14. It is trite that as soon as the inventory has been drawn up by the Sheriff, the goods specified in it are deemed to be judicially attached. Pending the removal of the goods, neither the judgment debtor nor any person may use, let or lend the goods or do anything which will decrease their value. In essence, once goods are judicially attached, they are under the court's protection and cannot be used by the debtor or any other person before their removal by the Sheriff. Interfering with attached goods in whatever manner amounts to a violation of a court order on which the attachment is predicated.
15. In _casu_ , the issue is whether there is cogent evidence that the applicant is interfering or using the attached goods. The submission that the applicant is interfering with attached goods is premised on the averment in the founding affidavit as quoted above. A closer scrutiny of the applicant’s averment shows that it does not constitute cogent evidence of use of the attached goods. The most that one can get from this averment is only an inference that the attached goods are being used. To deny a litigant its constitutional right to be heard requires cogent and satisfactory evidence, and there is none in this case. In addition, the applicant’s averment can be interpreted as an attempt to emphasise the importance of the attached goods in its business operations, not that they are currently being used. I therefore, find that there is no evidence that the applicant is using the attached goods for its operations. It is for these reasons that this point _in limine_ cannot succeed.

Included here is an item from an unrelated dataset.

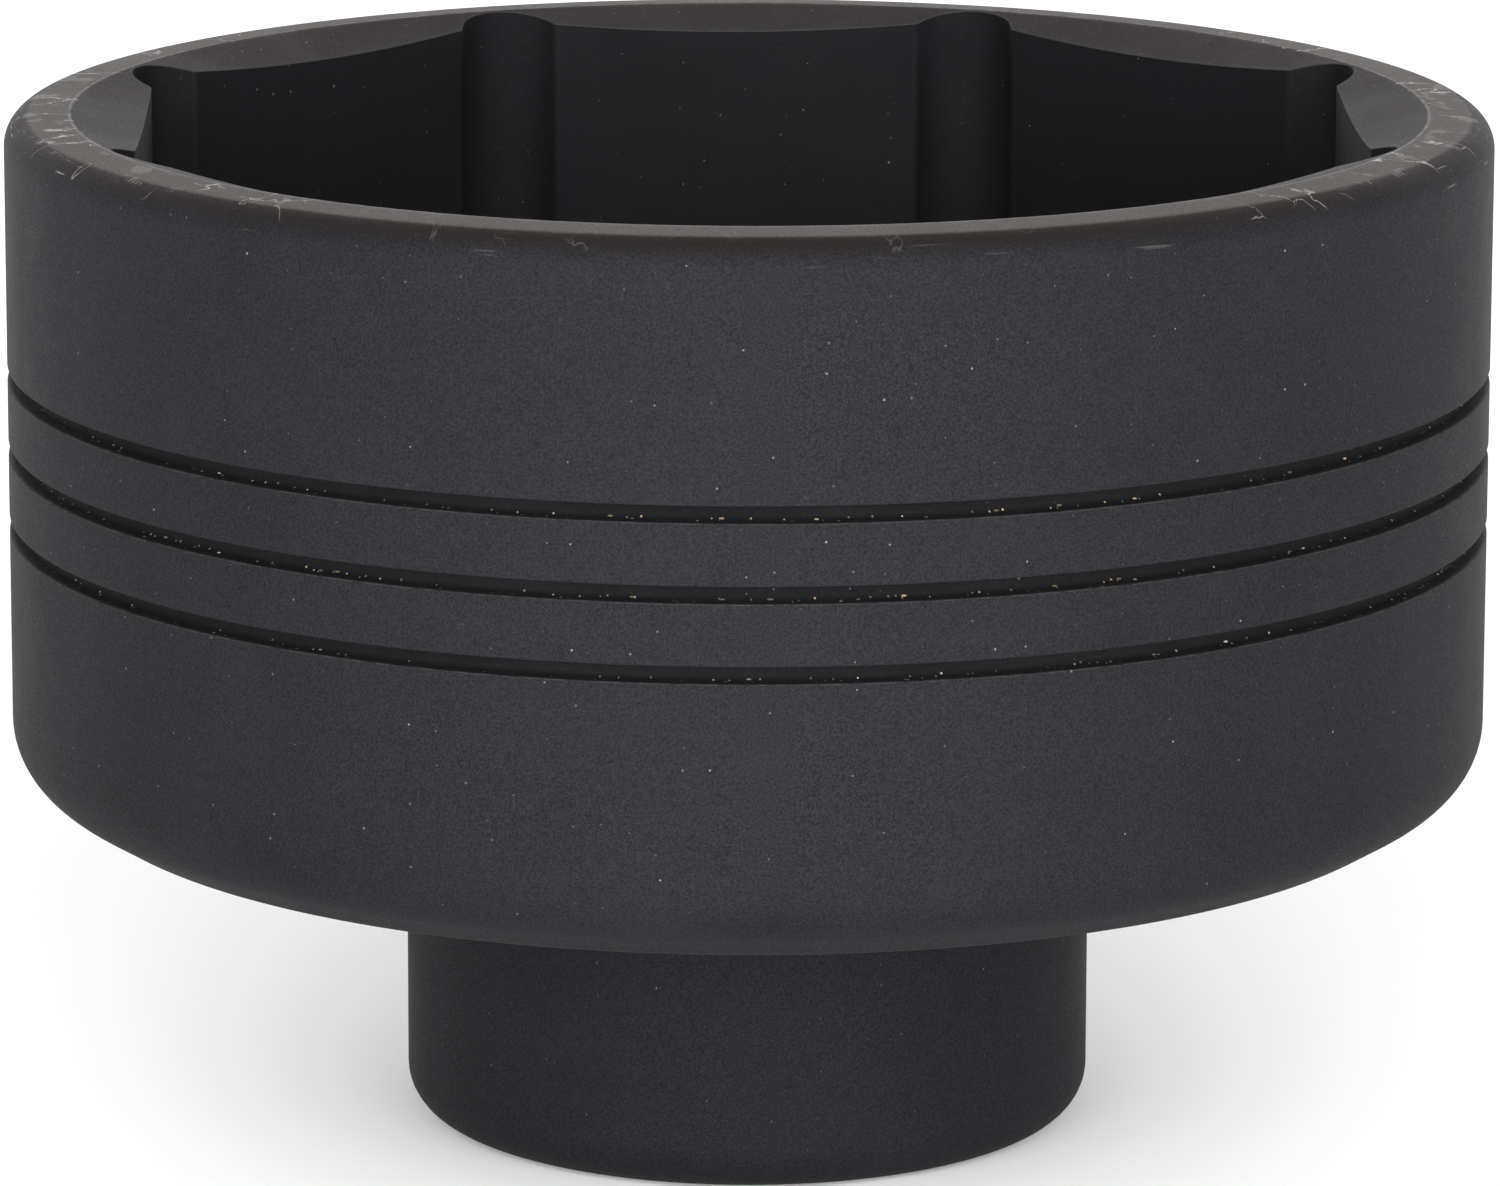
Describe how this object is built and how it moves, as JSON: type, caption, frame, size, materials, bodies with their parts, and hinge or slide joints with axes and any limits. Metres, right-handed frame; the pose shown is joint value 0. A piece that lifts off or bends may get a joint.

16. As a result, I find that the points _in limine_ taken by the first respondent have no merit and are accordingly refused.
_**The Merits**_
17. This is an application for stay of execution, and what is considered in such an application has been set out in several cases. It is trite that execution of a judgment is a process of the court, and the court has an inherent power to manage its process. The court has a discretion whether to grant the relief of a stay of execution. Mathonsi Ja made the point in _Desmond Humbe_ v _Muchina & 4 Others_ SC 81/21 as follows:
“The execution of a judgment is a process of the court. The court therefore retains an inherent power to manage that process having regard to the applicable rules of procedure. What is required for a litigant to persuade the court to exercise its discretion in favour of granting a stay in the execution of the court’s judgment has been stated in a number of cases.”
18. In _Mupini_ v _Makoni_ 1993 (1) ZLR 80 (S) it was held that a court has a wide discretion in deciding whether to stay execution and in doing so will consider whether real and substantial justice so demands. The court in _Vengai Rushwaya_ v _Nelson Bvungo_ _& Another_ HMA 19/17 held that an application for stay of execution is a species of an interdict. As such an applicant must _inter alia_ show an apprehension of an irreparable harm, a balance of convenience favouring the granting of the interdict and the absence of any other satisfactory remedy.
19. The applicant seeks an order staying the execution of the order in HCH 3993/24, the order sought to be stayed reads in part as follows:
“The Claimant’s claim to the _following property_ which appears on the Notice of Seizure and Attachment dated 31 July 2024 which was placed under attachment in execution of the order in HCH 270/24 be and is hereby dismissed;- Honda 2L 125S Motor Bike; Suzuki 125 Motor Bike; White Renault 7-ton truck; Orange Renault dismantled tractor; Orange disc harrow; Orange cultivator and Trainer junior sprayer.”
20. It is the above listed goods that were declared executable. In the event this application succeeds, these are only the goods whose execution may be stayed pending the rescission of judgment. The sale in execution of the following goods, i.e. _PGM Macina Planter; Electric Compressor Blue; 4 wheeled White Trailer and the Blue Kuhn Ranger 3000 Boom Sprayer_ are not in the order that is sought to be rescinded and therefore cannot be stayed pending the rescission application. In other words, the only goods properly subject to this application are those in the order sought to be rescinded and no more.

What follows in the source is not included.